Paleozoic Era: Silurian Period 

444–419 Ma

The Silurian: expansion of fishes

Compared to almost all the other periods in geologic time, the Silurian is short at less than 25 million years in duration. Indeed, only the Neogene is shorter at approximately 20 million years, and there are even several Epochs, as subdivisions of Periods, that are longer than the Silurian. Nevertheless, there were still numerous amazing evolutionary firsts in this almost narrowest of time windows. One of the most important is very likely the Silurian-Devonian Terrestrial Revolution, where not only did vascular plants emerge and colonize land (building from the earlier spore-based evidence of primitive land plants in the Ordovician), but several other organisms made their ways into terrestrial environments.

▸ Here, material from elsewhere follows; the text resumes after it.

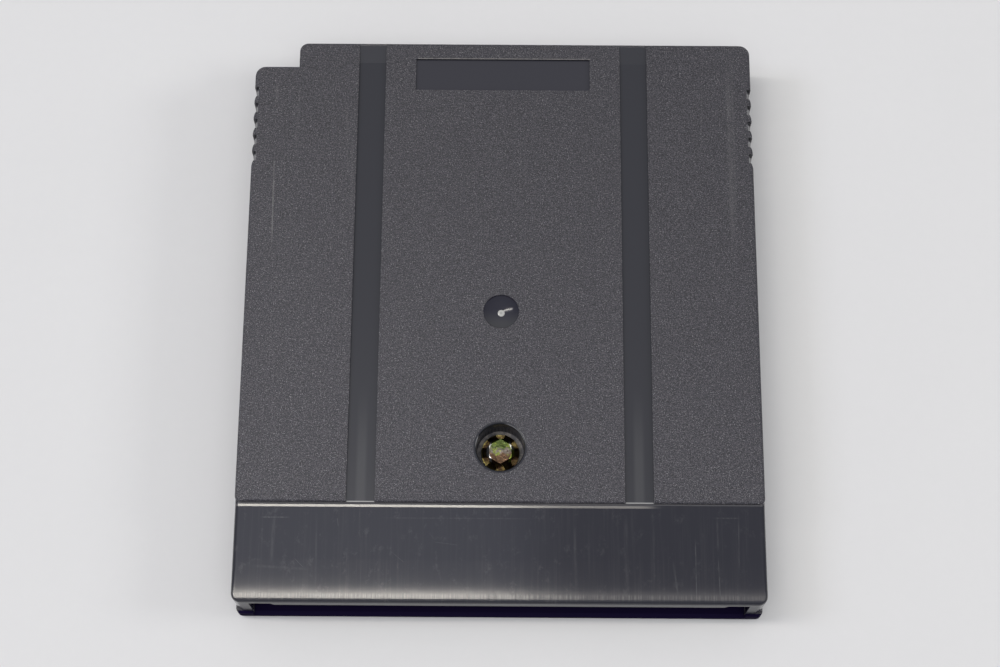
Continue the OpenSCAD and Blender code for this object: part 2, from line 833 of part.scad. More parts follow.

These included fungi and three important groups of arthropods: the arachnids (spiders, scorpions, and friends), the myriapods (centipedes and millipedes), and the largest clade of arthropods, the hexapods (insects). With high atmospheric carbon dioxide, these terrestrial plants an animals enjoyed a warm climate, as opposed to the cooling at the end of the Ordovician, though storms may have been amplified as evidenced by extensive coquina deposits of broken shell hash. Here, we have shown some simple Prototaxites-like trunk fungi, which could reach 1-meter widths and heights of 8 meters (26 feet), colonizing the shoreline in the distance. Underwater, the Silurian Period is known for the diversification and expansion of the fishes, shown here with the heavily armored placoderm Qilinyu (left) and bony-armored but jawless Cephalaspis (right) both searching for meals on the seafloor, as well as the eel-like Jamoytius swimming above. In the foreground are a snail and starfish making a home on the tabulate "chain coral", Halysites. Finally, the large predator in the water column is again a giant eurypterid, Pterygotus. Although this species could reach to almost 2 meters long, some of its most closely related kin could reach over 2.5 meters in length (over 8 feet!).